I've worked in many HFT shops and that's not my experience. A lot of those firms have poor C++ code though, but std::deque was typically used in the better ones.

It's not one allocation per element, as said previously it's a segmented vector. It works similarly to virtual memory: fixed-size segments are allocated for contiguous storage, while another parent array points to the segments. So appending/prepending either needs to append/prepend to the last/first segment or to allocate a new segment if full, which is what makes those operations more efficient than on a vector. Yes there is indirection, that's what segmented means. You also get stability of the memory location which is important for many data structures. The article even tells you how big the segments are in the two implementations being looked at.

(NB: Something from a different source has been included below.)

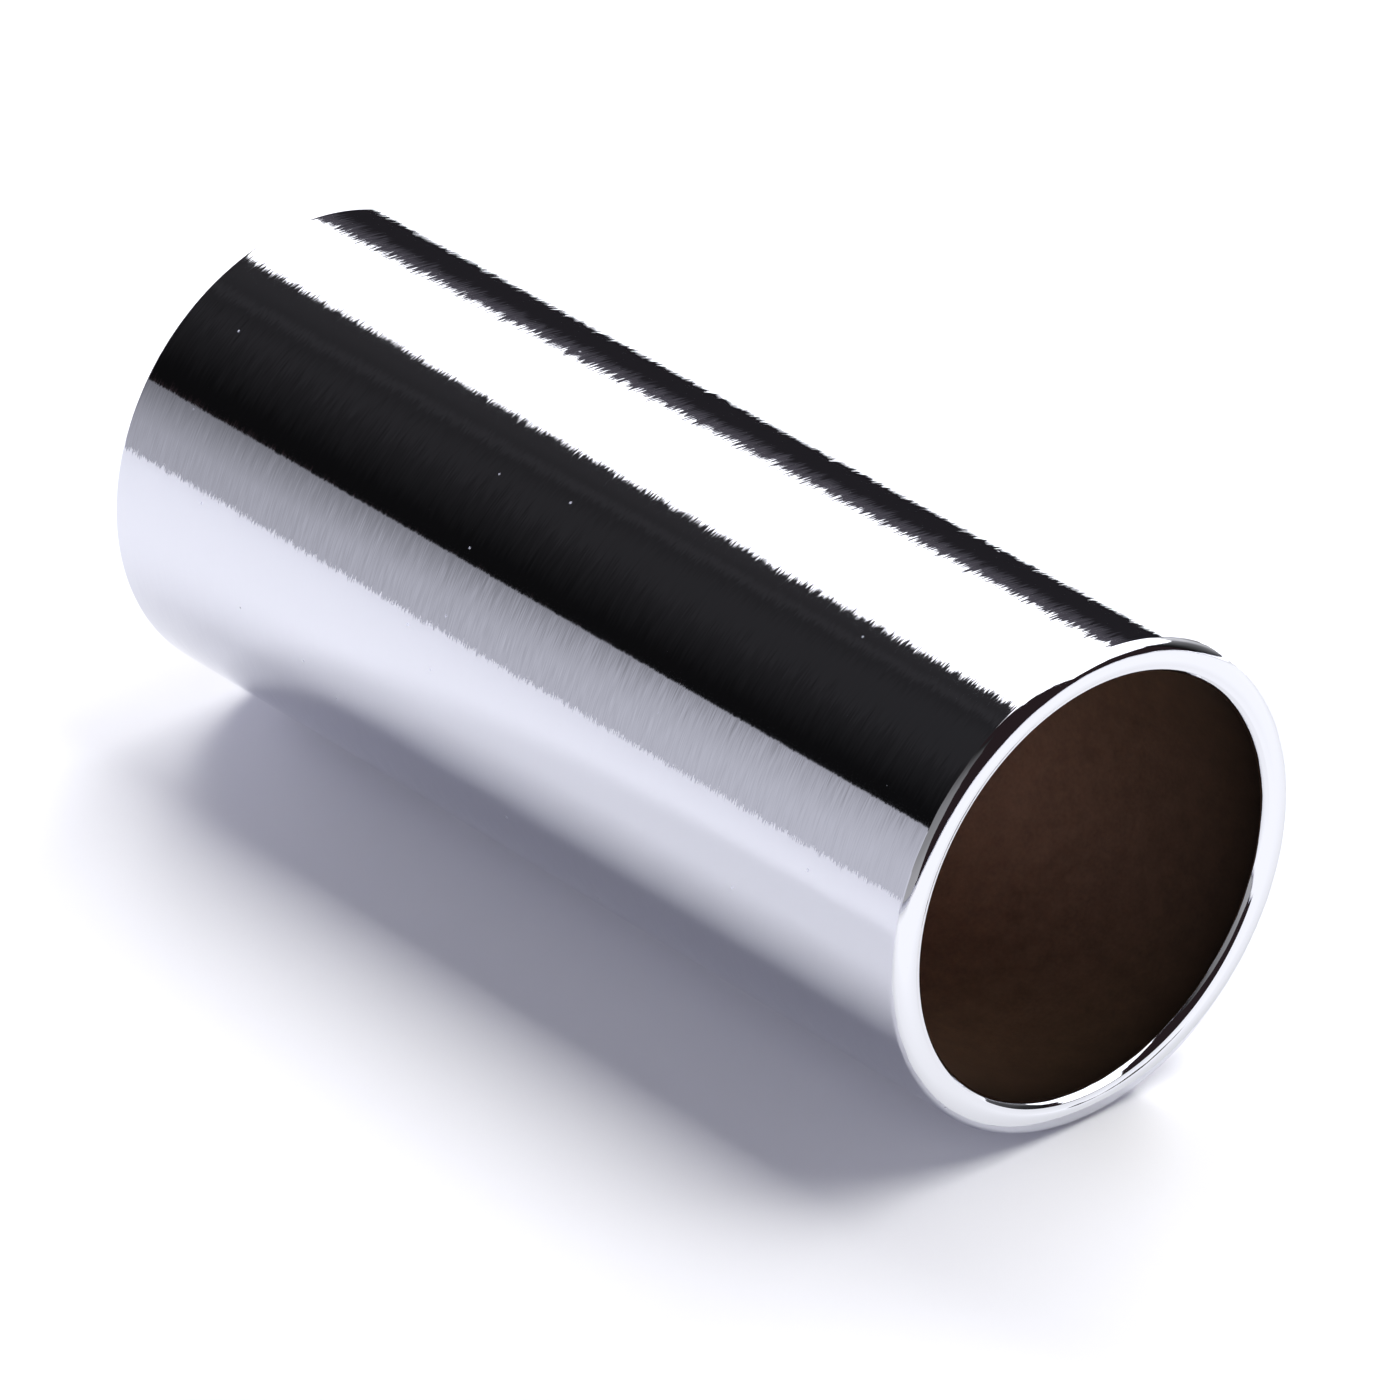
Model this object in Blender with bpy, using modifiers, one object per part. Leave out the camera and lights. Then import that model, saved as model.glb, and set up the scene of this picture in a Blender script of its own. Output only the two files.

Going back to HFT, a similar data structure that's definitely heavily used there is a pool, which has a configurable segment size (potentially variable) and doesn't have order, enabling faster deallocation with a freelist.

I thought a resizable ring buffer was a valid implementation, but maybe I'm thinking of Rust's VecDeque and there's something about the semantics of std::deque that doesn't allow that.
I don't think insert at front/back is allowed an amortized bound, it has to be flat constant. But then I don't see how libc++'s is conforming if this article is true, so I'm not entirely sure what's going on there.
Ohhhh, I think I found the issue with a ring buffer implementation. Would edit my post if I was in the edit window.

resize() doesn't invalidate existing references in std::deque.

How could you make any operation O(1) with resizing?
It is possible to deamortize the O(n) resizing step, meaning you spend O(1) extra time over the O(n) operations leading to the resize, so that when the resize needs to happen, you don't need to spend O(n) time. This assumes that allocation/deallocation takes O(1) time regardless of the buffer size.

Deamortized resizing can work as follows: When inserting into a vector that is half full, allocate a new buffer twice the size and copy two elements into the buffer. For the subsequent insertions, copy two elements every time you insert one element. This guarantees that you are done copying all elements into the new buffer once the old buffer is full, and you only performed a constant number of instructions with each operation.

It's possible to deamortize many quite advanced data structures in theory - see e.g. the lecture notes on "Maintaining Order in a List" on this course webpage: https://cs.au.dk/~gerth/aa11/

... but as with everything in theoretical computer science you are not guaranteed that the implementation works better in practice than the "naive" approach. Deamortization techniques do have a lot of practical relevance in hard realtime applications, but I don't know how much of "real" hard realtime stuff uses academic techniques and how much of it is mostly engineering.

Amortized O(1)
Amortized O(1) does not satisfy the specified requirements.
Most STL data structures take an allocator template argument. If you fight the compiler enough to make your own std::allocator with preallocation then the STL is actually pretty nice.
I think he might be talking about a segmented ring buffer, which is similar to a deque but each segment is a ring buffer. It gives much better insertion complexity.

Anyway I have to echo his point that I've never found a situation where deque performs better than vector, even when you really might expect it to. I guess the extra allocations are too slow. Maybe it would be more useful with arenas or something.

> my personal guideline is to always allocate reasonable capacity on construction rather than on first insertion.

That works until probabilistically there is a decent chance the capacity will always be zero.